The Emergency Hotfix: Linux 6.19.2 and the Art of the Revert
In response to the escalating reports of boot failures, Linux maintainer Greg Kroah-Hartman executed a swift and decisive action: the release of Linux 6.19.2.
Unlike a standard incremental update that bundles multiple features or fixes, this release was singular in focus. It contained exactly one code change—a full revert of the problematic device_lock patch.
Kroah-Hartman’s accompanying explanation, embedded within the patch notes, provided rare transparency into the decision-making process:
"It causes boot regressions on some systems as all of the 'fixes' for drivers are not properly backported yet. Once that is completed, only then can this be applied, if really necessary given the potential for explosions, perhaps we might want to wait a few -rc releases first..."
This statement is significant for two reasons:
Acknowledgment of Incomplete Back-porting: It admits that the ecosystem of driver fixes required to support the change was not fully mature.
Risk Assessment: The phrase "potential for explosions" underscores the severity of messing with the driver matching logic, a core function of the kernel.
By reverting those few lines of code, Linux 6.19.2 effectively restored functionality for affected users, rolling the kernel back to the behavioral state of the 6.19.0 branch.
Cascading Impact: LTS Kernels Also Affected
The ramifications of this bug did not stop at the mainline kernel.

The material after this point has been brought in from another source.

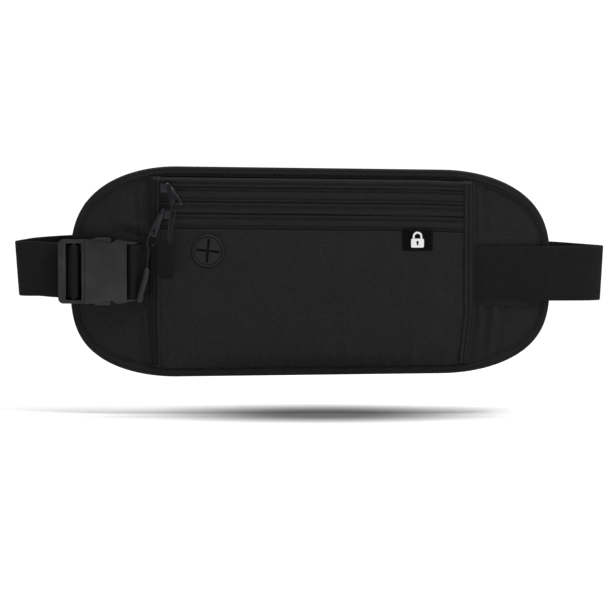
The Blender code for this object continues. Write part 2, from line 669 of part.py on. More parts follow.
def make_upper_puller():
    tab = [(-87.5, 52.7), (-84.2, 52.7), (-77.5, 42.0), (-78.1, 40.9), (-84.4, 41.4), (-85.0, 42.4)]
    hole = [(-84.0, 42.7), (-79.6, 42.5), (-80.6, 45.0), (-83.0, 45.2)]
    lean = 0.36
    make_pull("pull_upper", UPPER_SLIT, -86.9, tab, hole, lean)
    y = UPPER_CORD_Y
    route = [
        (-86.1, y, 18.2), (-86.2, y, 22.5), (-86.0, y, 27.0), (-85.4, y, 33.0), (-84.9, y - 0.3, 37.0),
        (-84.5, y - 0.7, 39.5), (-84.1, y - 0.8, 41.6), (-83.4, y - 0.3, 43.3), (-82.8, y + 1.2, 43.9),
        (-82.4, y + 2.4, 43.2), (-82.0, y + 2.4, 41.2), (-82.0, y + 1.7, 39.0), (-82.4, y + 0.8, 36.6),
        (-82.9, y + 0.1, 33.5), (-83.8, y, 29.0), (-84.6, y, 23.6), (-84.9, y, 18.2),
    ]
    pivot = (-83.0, y, 42.0)
    make_cord("cord_upper", route, UPPER_CORD_R, 1.6, "cord", pivot)
    lower = arc((-90.0, -0.9), 2.6, 180, 270, 4) + arc((-86.4, -0.1), 3.6, 270, 360, 5)
    upper = [(-83.2, 16.6), (-84.4, 17.9), (-91.4, 17.9), (-92.6, 16.6)]
    bm = prism([lower + upper], y - TAG_T / 2, y + TAG_T / 2)
    add_object("tag_upper", bm, "rubber", pivot)


def make_lower_puller():
    tab = [(-92.2, 36.8), (-89.0, 36.8), (-93.7, 22.6), (-94.6, 21.6), (-98.0, 22.8), (-98.5, 24.2)]
    hole = [(-97.5, 24.3), (-94.9, 23.2), (-94.5, 27.2)]
    lean = 0.04
    make_pull("pull_lower", LOWER_SLIT, -89.5, tab, hole, lean)
    y = LOWER_CORD_Y
    route = [
        (-99.6, y, 3.3), (-99.2, y, 7.0), (-98.7, y, 11.0), (-98.6, y - 0.4, 14.6),
        (-99.3, y - 1.1, 17.4), (-98.9, y - 1.4, 20.4), (-97.5, y - 1.4, 23.0), (-96.4, y - 0.9, 24.2),
        (-95.75, y + 0.45, 24.65), (-95.2, y + 1.8, 24.3), (-94.0, y + 2.2, 22.6),
        (-93.4, y + 2.1, 20.4), (-93.9, y + 1.6, 18.3), (-95.3, y + 0.9, 17.0), (-96.7, y + 0.3, 16.6),
    ]
    pivot = (-95.6, y, 23.6)
    make_cord("cord_lower", route, LOWER_CORD_R, 1.6, "cord", pivot)
    tube = [
        (-99.6, y, 2.9), (-100.0, y, -1.0), (-100.9, y, -5.0), (-102.3, y, -9.5),
        (-103.4, y, -13.6), (-103.9, y, -18.0),
    ]
    make_cord("tube_lower", tube, TUBE_R, 3.2, "rubber", pivot)


def main():
    clear_scene()
    make_layers()
    make_binding()
    make_front_panel()
    make_zips()
    make_side_tapes()
    make_port_and_label()
    make_strap_long()
    make_short_straps()
    make_housing()
    make_insert()
    make_prongs()
    make_slider("slider_upper", UPPER_SLIT)
    make_slider("slider_lower", LOWER_SLIT)
    make_upper_puller()
    make_lower_puller()


main()
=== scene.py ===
"""Looks for the money belt: sewn panels, zips, webbing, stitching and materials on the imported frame."""
import math

import bmesh
import bpy
from mathutils import Matrix, Vector, noise


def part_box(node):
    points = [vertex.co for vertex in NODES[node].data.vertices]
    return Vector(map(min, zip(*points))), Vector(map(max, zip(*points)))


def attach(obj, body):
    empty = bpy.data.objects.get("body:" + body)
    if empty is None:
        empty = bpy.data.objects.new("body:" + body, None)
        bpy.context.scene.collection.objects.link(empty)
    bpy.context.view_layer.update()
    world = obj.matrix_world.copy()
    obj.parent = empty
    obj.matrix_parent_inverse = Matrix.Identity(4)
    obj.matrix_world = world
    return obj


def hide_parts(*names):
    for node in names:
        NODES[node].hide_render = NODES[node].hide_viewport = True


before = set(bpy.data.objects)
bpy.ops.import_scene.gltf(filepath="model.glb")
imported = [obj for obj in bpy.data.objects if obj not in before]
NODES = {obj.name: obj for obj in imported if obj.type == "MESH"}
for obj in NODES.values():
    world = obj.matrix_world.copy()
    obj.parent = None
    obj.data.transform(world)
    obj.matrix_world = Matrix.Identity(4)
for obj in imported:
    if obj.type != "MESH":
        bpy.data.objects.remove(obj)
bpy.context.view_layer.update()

MM = 0.001

# ---- places, from the frame (millimetres)


def mm_box(node):
    """The lowest and the highest corner of a node's box."""
    low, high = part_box(node)
    return low / MM, high / MM


RIM_LOW, RIM_HIGH = mm_box("edge_binding")
PANEL_LOW, PANEL_HIGH = mm_box("front_panel")
UPPER_TOP_LOW, UPPER_TOP_HIGH = mm_box("upper_zip_top_tape")
UPPER_BOTTOM_LOW, UPPER_BOTTOM_HIGH = mm_box("upper_zip_bottom_tape")
LOWER_TOP_LOW, LOWER_TOP_HIGH = mm_box("lower_zip_top_tape")
SIDE_RIGHT_LOW, SIDE_RIGHT_HIGH = mm_box("side_tape_right")
STRAP_LOW, STRAP_HIGH = mm_box("strap_long")
SHORT_LOW, SHORT_HIGH = mm_box("strap_short")
PORT_LOW, PORT_HIGH = mm_box("earphone_port")
PORT_CENTRE, PORT_RADIUS = (PORT_LOW + PORT_HIGH) / 2, (PORT_HIGH.x - PORT_LOW.x) / 2
LABEL_LOW, LABEL_HIGH = mm_box("label")

POCKET_FRONT = UPPER_BOTTOM_LOW.y
BUCKLE_REAR_Y = mm_box("buckle_housing")[1].y
HOUSING_BAR = (-108.5, -15.6)  # (x, y), as all the bars' centres
INSERT_BAR = (-144.2, -16.35)
UPPER_CORD_Y, LOWER_CORD_Y = -22.6, -19.5
UPPER_SLIT = (UPPER_TOP_LOW.z + UPPER_BOTTOM_HIGH.z) / 2
LOWER_SLIT = (LOWER_TOP_LOW.z + mm_box("lower_zip_bottom_tape")[1].z) / 2
TAPE_SEAM = (UPPER_BOTTOM_LOW.z + LOWER_TOP_HIGH.z) / 2
BASE_FRONT = mm_box("base_panel")[0].y
RIM_FRONT, RIM_REAR = RIM_LOW.y, RIM_HIGH.y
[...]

Because the flawed patch was deemed a "stable" fix, it was propagated downstream to several Long-Term Support (LTS) kernel branches.

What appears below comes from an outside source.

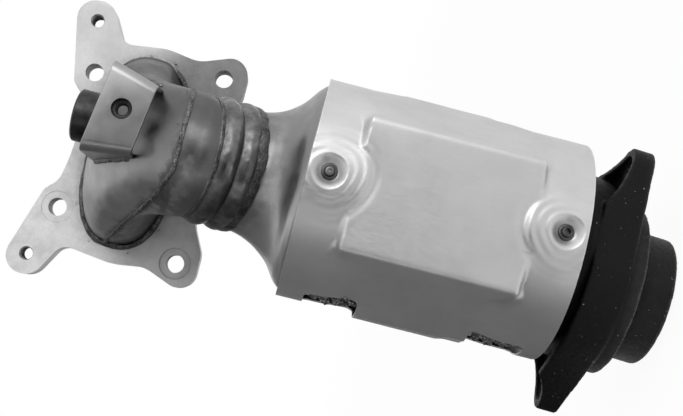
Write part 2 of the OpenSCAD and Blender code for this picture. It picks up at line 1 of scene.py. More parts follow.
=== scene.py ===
"""Finished surfaces of a close-coupled catalytic converter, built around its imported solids.

Lengths are in metres, in the frame of the part: the origin is the middle of the inlet port
on the mating face, X runs across the flange, -Y faces the viewer and +Z is up.
"""

import math

import bmesh
import bpy
import numpy as np
from bpy.props import FloatProperty, FloatVectorProperty, PointerProperty
from mathutils import Matrix, Vector, noise
from mathutils.bvhtree import BVHTree


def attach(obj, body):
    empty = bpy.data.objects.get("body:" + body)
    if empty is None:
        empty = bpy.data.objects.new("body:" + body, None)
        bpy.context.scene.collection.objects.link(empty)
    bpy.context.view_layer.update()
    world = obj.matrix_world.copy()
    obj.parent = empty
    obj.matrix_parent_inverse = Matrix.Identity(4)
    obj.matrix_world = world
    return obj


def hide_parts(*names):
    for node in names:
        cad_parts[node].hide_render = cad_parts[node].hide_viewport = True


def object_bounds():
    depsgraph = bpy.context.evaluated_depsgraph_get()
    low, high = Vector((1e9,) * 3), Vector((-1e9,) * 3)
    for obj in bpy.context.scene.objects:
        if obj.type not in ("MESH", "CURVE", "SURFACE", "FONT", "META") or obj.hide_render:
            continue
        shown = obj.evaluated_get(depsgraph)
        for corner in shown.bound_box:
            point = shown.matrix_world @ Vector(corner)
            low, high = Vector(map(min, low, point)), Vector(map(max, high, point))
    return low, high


bl_info = {
    "name": "Catalytic converter",
    "version": (1, 0, 0),
    "blender": (4, 5, 0),
    "location": "View3D > Sidebar > Converter",
    "description": "Builds the finished surfaces of a close-coupled catalytic converter",
    "category": "Object",
}

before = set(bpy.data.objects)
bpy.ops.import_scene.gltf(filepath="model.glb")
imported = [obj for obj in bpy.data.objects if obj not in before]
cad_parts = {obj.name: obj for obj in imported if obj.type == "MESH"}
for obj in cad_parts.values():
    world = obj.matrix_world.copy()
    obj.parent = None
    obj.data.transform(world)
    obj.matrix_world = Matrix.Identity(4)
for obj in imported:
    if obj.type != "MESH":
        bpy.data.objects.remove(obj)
CAD_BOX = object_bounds()
BODY = "root"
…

This decision meant that users relying on the promise of extreme stability for LTS releases—specifically versions 6.18.x, 6.12.x, and 6.6.x—were also exposed to the boot regression.

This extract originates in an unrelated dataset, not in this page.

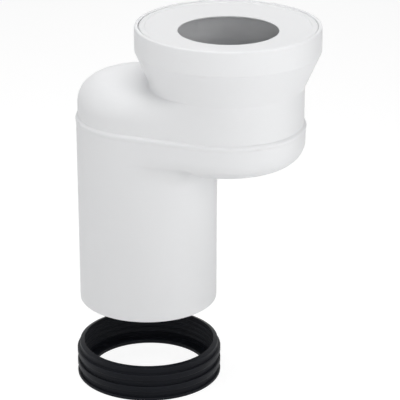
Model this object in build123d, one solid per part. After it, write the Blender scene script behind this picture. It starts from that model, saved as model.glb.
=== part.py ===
from build123d import *
import math
import os

os.makedirs("parts", exist_ok=True)

# Offset toilet pan connector. The origin is the centre of the drain spigot's
# lower end, +Z runs up the spigot's axis and +X points to the socket's axis.

# Drain spigot, a plain 110 mm pipe end that widens by its draft above the
# straight length
spigot_radius = 55.0
spigot_length = 60.0
spigot_draft = 0.2
wall = 3.2

# Offset chamber that joins the spigot to the socket
offset = 65.2
floor_height = 124.4
floor_round = 16.5
lower_wall = 13.1
upper_wall = 11.0
roof_round = 20.0
chamber_radius = 60.4
valley_round = 6.0

# Seam: the lower shell's beaded rim, and the upper shell's tongue inside it
shell_step = 1.3
bead_height = 3.4
bead_proud = 0.4
bead_round = 0.35
tongue_depth = 6.0
tongue_clearance = 0.15

# Cone and cup of the pan socket
cone_height = 27.4
cone_drop = 0.8
cup_radius = 71.4
cup_height = 20.0
cup_step = 0.5
cup_wall = 3.1
rim_round = 1.5
seat_depth = 18.6
seat_width = 3.0

# Pan seal, a soft white lip seal that sits in the cup
seal_clearance = 0.2
seal_sink = 1.0
seal_thickness = 3.0
face_fall = 3.9
face_step = 0.8
opening_radius = 38.5
throat_length = 4.6
lip_round = 1.2
lip_thickness = 2.2
bead_width = 4.2
skirt_length = 13.0
skirt_thickness = 3.0
skirt_gap = 0.3
fin_radius = 48.0
fin_thickness = 2.2
fin_fall = 5.0

# Drain seal, a black rubber ring that stretches over the spigot's end
ring_drop = 38.8
ring_height = 28.4
ring_radius = 58.4
ring_stretch = 0.6
ring_wall = 1.8
rib_count = 2
rib_drop = 6.1
rib_pitch = 9.95
rib_width = 5.0
rib_round = 1.3
foot_width = 2.5
mouth_radius = 52.6
mouth_depth = 4.4
mouth_edge = 1.2
mouth_slope = 1.2
lip_count = 4
lip_height = 1.2
lip_width = 2.2
groove_depth = 0.7
groove_width = 2.6
flange_radius = 46.4
flange_thickness = 3.0

pipe_radius = spigot_radius + spigot_draft
seam_height = floor_height + floor_round + lower_wall
roof_height = seam_height + upper_wall + roof_round
upper_chamber_radius = chamber_radius - shell_step
upper_pipe_radius = pipe_radius - shell_step
cone_base = roof_height - cone_drop
cup_base = cone_base + cone_height
rim_height = cup_base + cup_height
cup_bore = cup_radius - cup_wall
cup_shoulder = cup_radius - cup_step
seat_height = rim_height - seat_depth
seat_bore = cup_bore - seat_width
neck_bore = upper_chamber_radius - wall
cone_slope = (cup_shoulder - upper_chamber_radius) / cone_height


def egg(spigot_end, socket_end):
    """Plan of the chamber: an arc about each axis and their common tangents."""
    lean = math.degrees(math.acos((spigot_end - socket_end) / offset))
    near = CenterArc((0, 0), spigot_end, lean, 360 - 2 * lean)
    far = CenterArc((offset, 0), socket_end, -lean, 2 * lean)
    return make_face([near, Line(near @ 1, far @ 0), far, Line(far @ 1, near @ 0)])


def chamber(spigot_end, socket_end, low, high):
    """Straight block over the chamber's plan, from one height to another."""
    return extrude(Pos(0, 0, low) * egg(spigot_end, socket_end), high - low)


def floored_chamber(spigot_end, socket_end, low, high, rounding):
    """Chamber block whose lower edge is rounded into a bowl."""
    block = chamber(spigot_end, socket_end, low, high)
    return fillet(block.faces().sort_by(Axis.Z)[0].edges(), rounding)


def roofed_chamber(spigot_end, socket_end, low, high, rounding):
    """Chamber block whose upper edge is rounded into a shoulder."""
    block = chamber(spigot_end, socket_end, low, high)
    return fillet(block.faces().sort_by(Axis.Z)[-1].edges(), rounding)


def rounded_valley(roof, socket):
    """Roof and socket joined, with the level valley between them rounded."""
    whole = roof + socket
    valley = new_edges(roof, socket, combined=whole).filter_by(GeomType.CIRCLE)
    return fillet(valley, valley_round)


def cone_bore_height(radius):
    """Height at which the cone's bore reaches a radius."""
    return cone_base + (radius - neck_bore) / cone_slope


def turned(profile, axis_x=0.0):
    """Solid turned about the upright axis at axis_x from a half section."""
    section = make_face([edge.rotate(Axis.X, 90) for edge in profile.edges()])
    return Pos(axis_x, 0, 0) * revolve(section, Axis.Z)


def half_section(points):
    """Closed outline through (radius, height) points."""
    return make_face(Polyline(*points, close=True))


def socket_outside():
    """Neck, cone and cup as one turned body, without its bore."""
    section = half_section(
        [
            (0, seam_height),
            (upper_chamber_radius, seam_height),
            (upper_chamber_radius, cone_base),
            (cup_shoulder, cup_base),
            (cup_shoulder, cup_base + cup_step),
            (cup_radius, cup_base + 2 * cup_step),
            (cup_radius, rim_height),
            (0, rim_height),
        ]
    )
    top_corner = section.vertices().filter_by(lambda v: v.X > 1).sort_by(Axis.Y)[-1]
    section = fillet(top_corner, rim_round)
    return turned(section, offset)


def socket_inside():
    """Bore of the neck, cone and cup, with the seat for the pan seal."""
    section = half_section(
        [
            (0, seam_height),
            (neck_bore, seam_height),
            (neck_bore, cone_base),
            (seat_bore, cone_bore_height(seat_bore)),
            (seat_bore, seat_height),
            (cup_bore, seat_height),
            (cup_bore, rim_height + wall),
            (0, rim_height + wall),
        ]
    )
    return turned(section, offset)


def upper_shell():
    """Rounded roof of the chamber with the neck, cone and cup above it."""
    tongue_foot = seam_height - tongue_depth
    inset = wall + tongue_clearance
    roof = roofed_chamber(
        upper_pipe_radius, upper_chamber_radius, seam_height, roof_height, roof_round
    )
    outside = rounded_valley(roof, socket_outside())
    outside += chamber(pipe_radius - inset, chamber_radius - inset, tongue_foot, seam_height)
    inside = roofed_chamber(
        upper_pipe_radius - wall, neck_bore, tongue_foot, roof_height - wall, roof_round - wall
    )
    inside += socket_inside()
    return outside - inside


def spigot_body(inset):
    """Pipe from the spigot's end to the seam, with its surface set in by a distance."""
    return turned(
        half_section(
            [
                (0, 0),
                (spigot_radius - inset, 0),
                (spigot_radius - inset, spigot_length),
                (pipe_radius - inset, floor_height),
                (pipe_radius - inset, seam_height),
                (0, seam_height),
            ]
        )
    )


def lower_shell():
    """Bowl of the chamber with the beaded rim above and the spigot below."""
    bowl = floored_chamber(pipe_radius, chamber_radius, floor_height, seam_height, floor_round)
    outside = bowl + spigot_body(0)
    bead = chamber(
        pipe_radius + bead_proud,
        chamber_radius + bead_proud,
        seam_height - bead_height,
        seam_height,
    )
    bead = fillet(bead.edges().filter_by(Plane.XY), bead_round)
    outside += bead
    inside = floored_chamber(
        pipe_radius - wall,
        chamber_radius - wall,
        floor_height + wall,
        seam_height,
        floor_round - wall,
    )
    return outside - (inside + spigot_body(wall))


def pan_seal():
    """Soft seal: a dished face with a lip, a sleeve, a skirt and an inner fin."""
    outer = cup_bore - seal_clearance
    inner = outer - bead_width
    top = rim_height - seal_sink
    face_edge = top - face_step
    lip_top = face_edge - face_fall
    lip_foot = lip_top - throat_length
    skirt_outer = seat_bore - seal_clearance
    skirt_inner = skirt_outer - skirt_thickness
    skirt_bend = cone_bore_height(skirt_outer + skirt_gap)
    skirt_foot = seat_height - skirt_length
    foot_outer = skirt_outer - (skirt_bend - skirt_foot) * cone_slope
    foot_inner = foot_outer - skirt_thickness
    fin_root = skirt_foot + fin_thickness
    section = half_section(
        [
            (outer, seat_height),
            (outer, top),
            (inner, top),
            (inner - face_step, face_edge),
            (opening_radius, lip_top),
            (opening_radius, lip_foot),
            (opening_radius + lip_thickness, lip_foot),
            (opening_radius + 2 * lip_thickness, lip_top - seal_thickness),
            (skirt_inner, face_edge - seal_thickness),
            (skirt_inner, skirt_bend),
            (foot_inner, fin_root),
            (fin_radius, fin_root - fin_fall),
            (fin_radius, fin_root - fin_fall - fin_thickness),
            (foot_outer, skirt_foot),
            (skirt_outer, skirt_bend),
            (skirt_outer, seat_height),
        ]
    )
    lip_corners = section.vertices().filter_by(lambda v: abs(v.X - opening_radius) < 0.01)
    section = fillet(lip_corners, lip_round)
    return turned(section, offset)


def ring_bar(inner, outer, low, high):
    """Plain hoop about the spigot's axis."""
    return turned(half_section([(inner, low), (outer, low), (outer, high), (inner, high)]))


def outer_rib(root, crest, top, width):
    """Rounded rib that runs round the outside of the drain seal."""
    section = half_section([(root, top - width), (crest, top - width), (crest, top), (root, top)])
    corners = section.vertices().sort_by(Axis.X)[-2:]
    return turned(fillet(corners, min(rib_round, width / 3)))


def inner_lip(root, height, middle):
    """Pointed lip that runs round the inside of the drain seal."""
    half = lip_width / 2
    return turned(
        half_section([(root, middle - half), (root, middle + half), (root - height, middle)])
    )


def seal_sleeve(bore, crown, top, foot):
    """Thin sleeve whose top edge slopes in over the bore to a lipped mouth."""
    return turned(
        half_section(
            [
                (bore, foot),
                (crown, foot),
                (crown, top - mouth_slope),
                (mouth_radius, top),
                (mouth_radius, top - mouth_edge),
                (bore, top - mouth_depth),
            ]
        )
    )


def drain_seal():
    """Rubber ring: outer ribs, a lipped mouth, inner lips and a stop flange."""
    bore = spigot_radius - ring_stretch
    crown = bore + ring_wall
    root = bore + ring_wall / 2
    top = -ring_drop
    foot = top - ring_height
    ring = seal_sleeve(bore, crown, top, foot)
    for index in range(rib_count):
        ring += outer_rib(root, ring_radius, top - rib_drop - index * rib_pitch, rib_width)
    ring += outer_rib(root, ring_radius, foot + foot_width, foot_width)
    flange_top = foot + flange_thickness
    groove_top = flange_top + groove_width
    ring += ring_bar(flange_radius, root, foot, flange_top)
    ring -= ring_bar(flange_radius, bore + groove_depth, flange_top, groove_top)
    lip_space = (top - mouth_depth - groove_top) / lip_count
    for index in range(lip_count):
        ring += inner_lip(root, lip_height + root - bore, groove_top + (index + 0.5) * lip_space)
    return ring


for name, shape in {
    "upper_shell": upper_shell(),
    "lower_shell": lower_shell(),
    "pan_seal": pan_seal(),
    "drain_seal": drain_seal(),
}.items():
    export_step(shape, f"parts/{name}.step")
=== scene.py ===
"""Offset toilet pan connector: finished surfaces, materials, light and camera.

The shells and seals are worked out as grids of points. A shell is a profile
that turns about one of its two upright axes and follows the chamber's
egg-shaped plan where it leaves that axis.
"""

import bpy
import numpy as np
from bpy.props import FloatProperty, FloatVectorProperty, IntProperty, PointerProperty
from mathutils import Matrix, Vector


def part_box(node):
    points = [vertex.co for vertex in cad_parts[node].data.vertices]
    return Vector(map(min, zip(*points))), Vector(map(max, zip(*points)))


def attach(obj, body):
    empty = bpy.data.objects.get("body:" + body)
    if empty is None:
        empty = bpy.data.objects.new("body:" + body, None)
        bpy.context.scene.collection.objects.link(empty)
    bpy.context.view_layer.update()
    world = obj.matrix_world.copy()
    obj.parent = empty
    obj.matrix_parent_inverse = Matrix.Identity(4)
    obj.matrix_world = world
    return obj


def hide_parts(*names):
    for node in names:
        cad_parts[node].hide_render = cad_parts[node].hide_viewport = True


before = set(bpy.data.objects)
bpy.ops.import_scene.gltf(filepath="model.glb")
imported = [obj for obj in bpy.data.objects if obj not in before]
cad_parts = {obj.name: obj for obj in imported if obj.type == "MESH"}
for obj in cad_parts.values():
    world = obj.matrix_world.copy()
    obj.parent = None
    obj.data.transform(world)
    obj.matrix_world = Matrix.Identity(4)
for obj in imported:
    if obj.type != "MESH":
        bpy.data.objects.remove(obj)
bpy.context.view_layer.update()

bl_info = {
    "name": "Offset Pan Connector",
    "version": (1, 0, 0),
    "blender": (4, 5, 0),
    "location": "3D View > Sidebar > Pan Connector",
    "description": "Shells, seals, finishes and studio for an offset toilet pan connector",
    "category": "Object",
}

RIM_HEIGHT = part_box("upper_shell")[1].z
SEAM_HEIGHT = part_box("lower_shell")[1].z
RING_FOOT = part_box("drain_seal")[0].z
RING_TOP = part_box("drain_seal")[1].z
RING_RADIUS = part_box("drain_seal")[1].x
PICTURE_WIDTH = 400


def length(name, description, default):
    """A length in metres that a user may change."""
    return FloatProperty(
        name=name, description=description, default=default, min=0.0, precision=5, unit="LENGTH"
    )


def colour(name, description, default):
    """A linear colour that a user may change."""
    return FloatVectorProperty(
        name=name, description=description, default=default, size=3, min=0.0, max=1.0, subtype="COLOR"
    )


def power(name, description, default):
    """A lamp's power in watts that a user may change."""
    return FloatProperty(
        name=name, description=description, default=default, min=0.0, subtype="POWER"
    )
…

To address this, the kernel team simultaneously released:
Linux 6.18.12
Linux 6.12.73
Each of these LTS updates shares the same singular focus: reverting the device_lock change. For enterprises running these kernels in production, this creates a critical update mandate.
If your organization updated to the previous LTS point releases, immediate application of these hotfixes is required to prevent boot failures during the next restart cycle.
Strategic Recommendations for Sysadmins
In the wake of this incident, kernel maintenance strategies require recalibration. To avoid being caught in similar regressions, consider the following protocols:
Staggered Rollouts: Never deploy a point release (e.g., 6.19.1) across an entire fleet simultaneously. Utilize canary deployments on non-critical hardware first.
Monitor LTS Back-ports: Exercise heightened scrutiny when an LTS kernel updates a core driver function. Check the kernel mailing list (lkml.org) for "revert" threads before patching.
Snapshot Before Update: Always ensure you have a known-good kernel version available in your bootloader menu before applying updates that modify core locking mechanisms.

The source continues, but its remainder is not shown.